Jacome, who joined Matsumoto’s staff at Bernstein, says it’s because the kids can tell how much Matsumoto cares. After four of the team’s best players got in trouble heading into playoffs, Matsumoto benched them, making it clear to everyone what the consequences were for irresponsibility.
“He’s practicing what he preaches, and he’s willing to sacrifice football for the sake of a life lesson for a student,” Jacome said.
At the conclusion of the E:60 documentary, Matsumoto tells his Bernstein players he’s moving back to the Pacific Northwest to take the job at Lincoln High, citing a desire to be closer to his family. It’s a day he regards as one of the toughest of his life.
“Coaching at a school like this is not a hobby, it’s a responsibility,” he said.
While building a program at Bernstein was hard, Matsumoto’s transition in Tacoma wasn’t easy either. He arrived to replace former Seattle Seahawks quarterback and Lincoln alum Jon Kitna, and the players he inherited had a way of doing things that was working.

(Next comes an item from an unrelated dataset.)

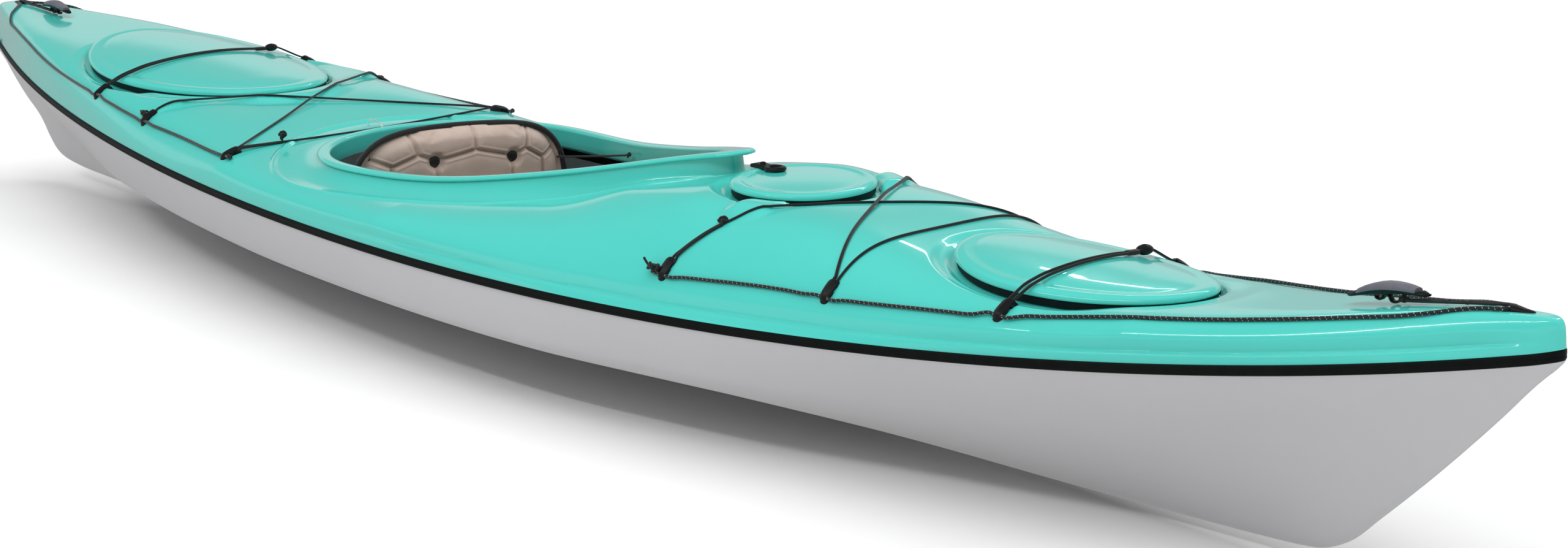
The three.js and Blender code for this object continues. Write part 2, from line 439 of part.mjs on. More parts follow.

At Lincoln, the team has a vision statement, encouraging growth on and off the field to build better men and football players. Players also must memorize the four core covenants — love, ownership, accountability and discipline — and live by the five core values, which cover teamwork, honesty, punctuality, respect for all, especially women, and no drugs or alcohol.
Matsumoto has become more aware of his standing as a Japanese football coach. He said other Asian American coaches have reached out to him, and he tries to give any advice he can since he knows there aren’t many other coaches who look like him out there.
Matsumoto isn’t sure how long he can keep doing this job. Coaching is something he only wants to do if he is at full capacity. It’s also the reason he’s turned down some opportunities to make the jump to college football.
“As long as I’m healthy — physically, mentally, emotionally, spiritually — I feel like it’s almost like I should be here,” he said. “I’m called, compelled to be here and doing what we’re doing through the game of football.”